Avrupa İnsan Hakları Mahkemesi'ne göre,“adaletin yerine getirilmesi yetmez, aynı zamanda yerine getirildiğinin görülmesi lâzımdır”(A. Şeref Gözübüyük/ A. Feyyaz Gölcüklü, Avrupa İnsan Hakları Sözleşmesi ve Uygulaması, 10. Bası, ..., 2013, s. 283)
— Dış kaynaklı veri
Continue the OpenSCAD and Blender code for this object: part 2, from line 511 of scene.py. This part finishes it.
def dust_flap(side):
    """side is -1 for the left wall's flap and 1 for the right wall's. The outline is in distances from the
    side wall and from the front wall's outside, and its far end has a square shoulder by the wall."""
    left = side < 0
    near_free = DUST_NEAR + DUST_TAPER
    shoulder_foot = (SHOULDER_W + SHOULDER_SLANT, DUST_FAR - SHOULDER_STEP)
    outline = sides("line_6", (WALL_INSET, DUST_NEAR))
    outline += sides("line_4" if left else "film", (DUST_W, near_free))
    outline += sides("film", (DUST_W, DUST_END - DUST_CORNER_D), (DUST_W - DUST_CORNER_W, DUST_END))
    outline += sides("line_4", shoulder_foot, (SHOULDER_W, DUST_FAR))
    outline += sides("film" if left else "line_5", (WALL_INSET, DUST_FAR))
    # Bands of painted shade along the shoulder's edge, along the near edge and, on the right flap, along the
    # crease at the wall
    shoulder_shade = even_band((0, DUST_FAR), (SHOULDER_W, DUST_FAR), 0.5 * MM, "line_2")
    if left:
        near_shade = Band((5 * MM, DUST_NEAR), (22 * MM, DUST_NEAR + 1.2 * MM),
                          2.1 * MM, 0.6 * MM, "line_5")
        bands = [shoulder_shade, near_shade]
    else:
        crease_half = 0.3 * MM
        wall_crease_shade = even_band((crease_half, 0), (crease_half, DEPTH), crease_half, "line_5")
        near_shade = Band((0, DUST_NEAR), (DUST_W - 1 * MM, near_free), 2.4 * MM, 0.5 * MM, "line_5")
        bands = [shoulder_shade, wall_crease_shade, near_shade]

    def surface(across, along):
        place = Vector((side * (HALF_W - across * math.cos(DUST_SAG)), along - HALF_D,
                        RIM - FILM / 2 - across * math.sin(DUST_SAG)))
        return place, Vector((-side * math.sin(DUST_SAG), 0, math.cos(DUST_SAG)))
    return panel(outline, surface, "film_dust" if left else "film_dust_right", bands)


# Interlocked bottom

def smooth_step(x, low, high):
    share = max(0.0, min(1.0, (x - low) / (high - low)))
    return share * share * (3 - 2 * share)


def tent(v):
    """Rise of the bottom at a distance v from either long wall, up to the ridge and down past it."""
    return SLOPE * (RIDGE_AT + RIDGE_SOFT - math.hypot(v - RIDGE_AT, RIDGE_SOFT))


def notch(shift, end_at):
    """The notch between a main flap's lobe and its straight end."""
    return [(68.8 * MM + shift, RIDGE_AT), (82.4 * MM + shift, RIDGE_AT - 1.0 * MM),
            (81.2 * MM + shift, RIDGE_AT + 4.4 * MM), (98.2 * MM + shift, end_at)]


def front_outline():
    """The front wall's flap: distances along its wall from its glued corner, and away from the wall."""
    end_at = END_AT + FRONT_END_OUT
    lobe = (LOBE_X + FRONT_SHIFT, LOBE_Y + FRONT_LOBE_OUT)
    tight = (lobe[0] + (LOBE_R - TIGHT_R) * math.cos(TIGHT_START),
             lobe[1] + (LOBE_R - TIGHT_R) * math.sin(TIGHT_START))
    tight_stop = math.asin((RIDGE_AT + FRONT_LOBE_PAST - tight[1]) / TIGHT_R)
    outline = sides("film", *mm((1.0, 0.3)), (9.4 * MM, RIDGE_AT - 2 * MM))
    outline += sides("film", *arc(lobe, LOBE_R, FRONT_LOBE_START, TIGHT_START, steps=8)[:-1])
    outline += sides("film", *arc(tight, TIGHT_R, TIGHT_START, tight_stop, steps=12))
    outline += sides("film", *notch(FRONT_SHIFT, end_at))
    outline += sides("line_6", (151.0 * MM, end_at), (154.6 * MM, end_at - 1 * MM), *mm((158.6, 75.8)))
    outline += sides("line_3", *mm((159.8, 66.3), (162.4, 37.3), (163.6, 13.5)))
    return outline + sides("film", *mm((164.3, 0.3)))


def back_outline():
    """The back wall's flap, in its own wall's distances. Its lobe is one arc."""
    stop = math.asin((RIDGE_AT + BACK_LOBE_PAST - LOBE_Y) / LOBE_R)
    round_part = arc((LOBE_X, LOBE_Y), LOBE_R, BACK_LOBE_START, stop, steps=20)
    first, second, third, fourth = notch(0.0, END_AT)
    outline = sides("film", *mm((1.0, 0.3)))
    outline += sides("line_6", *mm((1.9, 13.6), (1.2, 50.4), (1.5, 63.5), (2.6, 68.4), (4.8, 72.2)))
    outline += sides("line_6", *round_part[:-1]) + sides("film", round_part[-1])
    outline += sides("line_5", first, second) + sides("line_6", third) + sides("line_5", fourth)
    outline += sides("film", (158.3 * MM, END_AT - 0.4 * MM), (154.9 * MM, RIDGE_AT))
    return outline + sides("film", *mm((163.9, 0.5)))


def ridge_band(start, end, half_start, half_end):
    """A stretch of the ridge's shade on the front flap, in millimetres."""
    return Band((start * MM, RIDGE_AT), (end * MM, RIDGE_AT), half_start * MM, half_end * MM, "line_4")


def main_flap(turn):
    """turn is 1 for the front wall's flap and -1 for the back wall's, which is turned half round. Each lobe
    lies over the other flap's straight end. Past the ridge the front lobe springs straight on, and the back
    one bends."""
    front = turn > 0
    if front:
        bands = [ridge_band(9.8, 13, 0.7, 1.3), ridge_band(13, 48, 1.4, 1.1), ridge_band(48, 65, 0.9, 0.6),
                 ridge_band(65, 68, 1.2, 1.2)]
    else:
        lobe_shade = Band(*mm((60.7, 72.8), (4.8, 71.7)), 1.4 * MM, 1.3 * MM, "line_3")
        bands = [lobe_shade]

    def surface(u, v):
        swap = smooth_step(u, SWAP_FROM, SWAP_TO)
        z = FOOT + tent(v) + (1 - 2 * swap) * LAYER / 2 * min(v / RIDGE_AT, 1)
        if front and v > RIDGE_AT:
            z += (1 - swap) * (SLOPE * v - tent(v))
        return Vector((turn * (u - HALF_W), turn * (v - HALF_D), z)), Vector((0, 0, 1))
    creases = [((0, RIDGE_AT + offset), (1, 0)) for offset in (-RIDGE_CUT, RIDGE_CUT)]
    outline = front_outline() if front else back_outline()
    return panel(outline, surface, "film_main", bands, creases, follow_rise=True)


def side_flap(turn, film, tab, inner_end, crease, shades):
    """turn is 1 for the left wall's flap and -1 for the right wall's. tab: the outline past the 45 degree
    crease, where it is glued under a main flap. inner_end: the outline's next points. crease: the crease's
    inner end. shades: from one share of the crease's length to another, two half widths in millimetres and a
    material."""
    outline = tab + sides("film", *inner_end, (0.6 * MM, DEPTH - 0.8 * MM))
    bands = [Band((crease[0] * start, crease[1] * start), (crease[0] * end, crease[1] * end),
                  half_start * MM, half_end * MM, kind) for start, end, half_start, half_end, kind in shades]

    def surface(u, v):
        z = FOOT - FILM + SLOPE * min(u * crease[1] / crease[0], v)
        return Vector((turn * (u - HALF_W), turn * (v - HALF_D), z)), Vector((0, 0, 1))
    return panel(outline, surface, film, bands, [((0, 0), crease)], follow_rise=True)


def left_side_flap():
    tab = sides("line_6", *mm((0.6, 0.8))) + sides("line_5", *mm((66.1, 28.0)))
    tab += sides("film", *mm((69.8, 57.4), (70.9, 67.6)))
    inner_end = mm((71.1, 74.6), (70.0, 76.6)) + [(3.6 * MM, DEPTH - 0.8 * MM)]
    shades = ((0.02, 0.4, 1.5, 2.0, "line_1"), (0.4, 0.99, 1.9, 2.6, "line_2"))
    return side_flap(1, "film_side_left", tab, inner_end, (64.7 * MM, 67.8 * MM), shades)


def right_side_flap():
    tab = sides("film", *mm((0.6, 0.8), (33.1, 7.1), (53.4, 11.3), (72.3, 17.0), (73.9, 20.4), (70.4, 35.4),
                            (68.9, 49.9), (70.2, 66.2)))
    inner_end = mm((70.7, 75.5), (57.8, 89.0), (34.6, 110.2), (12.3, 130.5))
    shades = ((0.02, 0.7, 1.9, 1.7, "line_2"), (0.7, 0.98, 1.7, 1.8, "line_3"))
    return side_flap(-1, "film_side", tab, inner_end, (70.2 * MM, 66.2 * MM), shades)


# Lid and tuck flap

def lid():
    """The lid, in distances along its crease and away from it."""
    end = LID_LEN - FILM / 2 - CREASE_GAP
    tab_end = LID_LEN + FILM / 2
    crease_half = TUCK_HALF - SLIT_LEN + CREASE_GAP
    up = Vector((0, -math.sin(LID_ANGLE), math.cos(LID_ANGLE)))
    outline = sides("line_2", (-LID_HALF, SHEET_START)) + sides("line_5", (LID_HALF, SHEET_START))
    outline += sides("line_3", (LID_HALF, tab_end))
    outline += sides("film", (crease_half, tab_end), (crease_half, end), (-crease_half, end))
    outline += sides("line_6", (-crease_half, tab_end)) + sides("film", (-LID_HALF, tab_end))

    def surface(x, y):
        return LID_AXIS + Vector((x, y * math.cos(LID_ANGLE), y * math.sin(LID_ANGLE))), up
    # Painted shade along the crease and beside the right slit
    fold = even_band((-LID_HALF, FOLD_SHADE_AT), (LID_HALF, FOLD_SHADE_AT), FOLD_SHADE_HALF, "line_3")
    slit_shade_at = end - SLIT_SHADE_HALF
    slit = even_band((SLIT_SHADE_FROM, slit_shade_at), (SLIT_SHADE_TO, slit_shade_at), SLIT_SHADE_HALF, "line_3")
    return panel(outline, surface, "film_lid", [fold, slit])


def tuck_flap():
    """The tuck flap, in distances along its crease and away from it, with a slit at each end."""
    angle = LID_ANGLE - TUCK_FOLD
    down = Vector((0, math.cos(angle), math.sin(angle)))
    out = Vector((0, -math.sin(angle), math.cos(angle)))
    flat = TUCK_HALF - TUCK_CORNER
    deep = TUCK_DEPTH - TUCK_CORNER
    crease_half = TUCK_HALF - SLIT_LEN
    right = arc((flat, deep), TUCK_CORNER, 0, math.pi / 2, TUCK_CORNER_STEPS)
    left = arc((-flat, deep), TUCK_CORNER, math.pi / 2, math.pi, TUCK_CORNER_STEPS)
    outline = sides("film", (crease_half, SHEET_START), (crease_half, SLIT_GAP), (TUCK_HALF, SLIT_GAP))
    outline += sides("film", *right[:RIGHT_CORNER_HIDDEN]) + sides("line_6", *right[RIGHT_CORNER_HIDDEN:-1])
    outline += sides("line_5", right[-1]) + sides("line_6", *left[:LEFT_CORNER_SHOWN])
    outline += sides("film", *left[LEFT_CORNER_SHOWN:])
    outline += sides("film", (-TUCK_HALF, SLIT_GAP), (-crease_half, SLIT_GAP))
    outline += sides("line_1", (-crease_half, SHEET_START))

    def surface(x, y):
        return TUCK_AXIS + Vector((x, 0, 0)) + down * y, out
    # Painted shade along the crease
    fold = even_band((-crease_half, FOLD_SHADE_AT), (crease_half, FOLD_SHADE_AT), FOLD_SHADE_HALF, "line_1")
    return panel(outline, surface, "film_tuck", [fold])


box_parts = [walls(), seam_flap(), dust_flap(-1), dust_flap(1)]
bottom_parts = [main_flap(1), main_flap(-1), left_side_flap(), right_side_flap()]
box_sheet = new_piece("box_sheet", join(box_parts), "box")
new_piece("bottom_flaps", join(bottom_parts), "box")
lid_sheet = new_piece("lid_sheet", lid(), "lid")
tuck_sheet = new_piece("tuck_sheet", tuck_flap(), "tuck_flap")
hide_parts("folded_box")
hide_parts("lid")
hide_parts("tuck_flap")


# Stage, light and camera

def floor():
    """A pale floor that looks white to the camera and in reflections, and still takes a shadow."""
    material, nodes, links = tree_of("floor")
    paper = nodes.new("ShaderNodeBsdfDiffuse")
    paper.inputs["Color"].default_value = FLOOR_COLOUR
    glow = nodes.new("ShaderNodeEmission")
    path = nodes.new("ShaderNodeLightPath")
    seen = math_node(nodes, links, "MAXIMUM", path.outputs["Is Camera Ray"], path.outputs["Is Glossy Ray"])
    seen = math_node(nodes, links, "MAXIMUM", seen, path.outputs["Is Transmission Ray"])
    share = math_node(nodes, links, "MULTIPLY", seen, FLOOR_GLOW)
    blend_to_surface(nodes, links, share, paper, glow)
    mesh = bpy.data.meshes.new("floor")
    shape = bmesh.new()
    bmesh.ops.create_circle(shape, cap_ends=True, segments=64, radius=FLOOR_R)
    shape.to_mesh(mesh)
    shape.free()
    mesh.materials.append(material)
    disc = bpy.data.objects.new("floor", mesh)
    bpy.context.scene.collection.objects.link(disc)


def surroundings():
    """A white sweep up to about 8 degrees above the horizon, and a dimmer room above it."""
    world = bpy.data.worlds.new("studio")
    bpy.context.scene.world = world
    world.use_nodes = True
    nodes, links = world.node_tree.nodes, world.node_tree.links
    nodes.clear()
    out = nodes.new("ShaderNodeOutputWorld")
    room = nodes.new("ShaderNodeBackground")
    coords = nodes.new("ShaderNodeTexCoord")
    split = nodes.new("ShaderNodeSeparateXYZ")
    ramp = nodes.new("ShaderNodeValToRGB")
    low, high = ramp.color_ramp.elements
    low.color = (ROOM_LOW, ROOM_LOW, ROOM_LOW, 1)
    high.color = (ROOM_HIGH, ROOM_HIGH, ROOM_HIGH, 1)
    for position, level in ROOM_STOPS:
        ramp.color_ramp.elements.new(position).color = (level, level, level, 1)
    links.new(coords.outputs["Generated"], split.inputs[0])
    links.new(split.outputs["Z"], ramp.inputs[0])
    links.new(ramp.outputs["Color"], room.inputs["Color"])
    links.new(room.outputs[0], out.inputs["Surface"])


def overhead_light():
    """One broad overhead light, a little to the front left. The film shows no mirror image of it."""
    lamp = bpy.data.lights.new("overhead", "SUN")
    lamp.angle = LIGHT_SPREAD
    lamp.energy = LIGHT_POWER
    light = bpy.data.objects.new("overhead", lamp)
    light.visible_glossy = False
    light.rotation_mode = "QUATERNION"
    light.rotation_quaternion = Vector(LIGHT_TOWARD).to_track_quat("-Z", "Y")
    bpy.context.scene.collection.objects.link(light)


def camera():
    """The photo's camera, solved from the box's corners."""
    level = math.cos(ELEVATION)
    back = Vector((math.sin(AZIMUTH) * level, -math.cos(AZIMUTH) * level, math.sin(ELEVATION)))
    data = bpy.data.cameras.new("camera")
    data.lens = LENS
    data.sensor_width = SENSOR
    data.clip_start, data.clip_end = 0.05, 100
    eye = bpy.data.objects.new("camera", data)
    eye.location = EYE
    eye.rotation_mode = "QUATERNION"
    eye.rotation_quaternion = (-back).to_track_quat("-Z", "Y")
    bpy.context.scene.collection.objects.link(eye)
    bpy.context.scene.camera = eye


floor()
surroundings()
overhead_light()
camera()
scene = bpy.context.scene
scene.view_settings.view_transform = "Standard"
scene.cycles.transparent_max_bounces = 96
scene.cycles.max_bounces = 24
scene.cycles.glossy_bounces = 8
Bu bilgiler ışığında somut olay değerlendirildiğinde;
5271 sayılı CMK'nın 23/3 maddesindeki düzenlemenin amacı mahkumiyet kararı veren hakimlerin olayla ilgili kanaatlerinin oluşması, görüşlerinin mahkumiyet hükmü ile belirginleşmesi, yeniden yargılama aşaması ve bu aşamaya götüren yeniden yargılanma talebinin kabule değer olup olmadığı hususunda verecekleri kararda önceki görüş ve kanaatinin etkisi altında kalabilecekleri ve bunun sanığın hukuki güvenliğini tehlikeye düşüreceği, aksi kabulün Avrupa İnsan Hakları Sözleşmesinin 6 ve Türkiye Cumhuriyeti Anayasasının 36, 5271 sayılı Ceza Muhakemesi Kanununun 23 üncü maddesinin son fıkrası hükmü ile Adalet Komisyonunun 23 üncü maddesine
üçüncü fıkra eklenmesi gerekçesi ile fıkranın konuluş amacıyla bağdaşmayacağından, adil yargılama ilkesinin uzantısı olarak bu aşamada olaya tamamen yabancı hakimlerin görev alması gerektiği gözetilmeden, Silahlı terör örgütüne üye olmak suçundan yapılan yargılama neticesinde sanığın mahkumiyetine karar veren mahkeme başkanı ve üye hakimin, yargılamanın yenilenmesi talebini kabule değer görmeyerek reddine dair verilen ek karar veren heyette de bulunmaları usule aykırı olmakla, itirazın reddine karar verilmesinde isabet görülmediğinden, kanun yararına bozma talebinin kabulüne karar verilmiştir.
IV- SONUÇ VE KARAR:
Yargıtay Cumhuriyet Başsavcılığının Kanun Yararına Bozma talebinin KABULÜNE, Sanık ...’ın yargılamanın yenilenmesi talebinin reddine dair ... 4. Ağır Ceza Mahkemesinin 02.09.2020 tarih, 2017/60 esas ve 2019/196 karar sayılı ek kararına yapılan itirazın reddine dair ... 5. Ağır Ceza Mahkemesinin 18.09.2020 tarihli ve 2020/378 değişik iş sayılı kararının, CMK'nın 309/3 maddesi uyarınca KANUN YARARINA BOZULMASINA, müteakip işlemlerin iadesi için Yargıtay Cumhuriyet Başsavcılığına TEVDİİNE, 07.10.2021 tarihinde oy birliği ile karar verildi.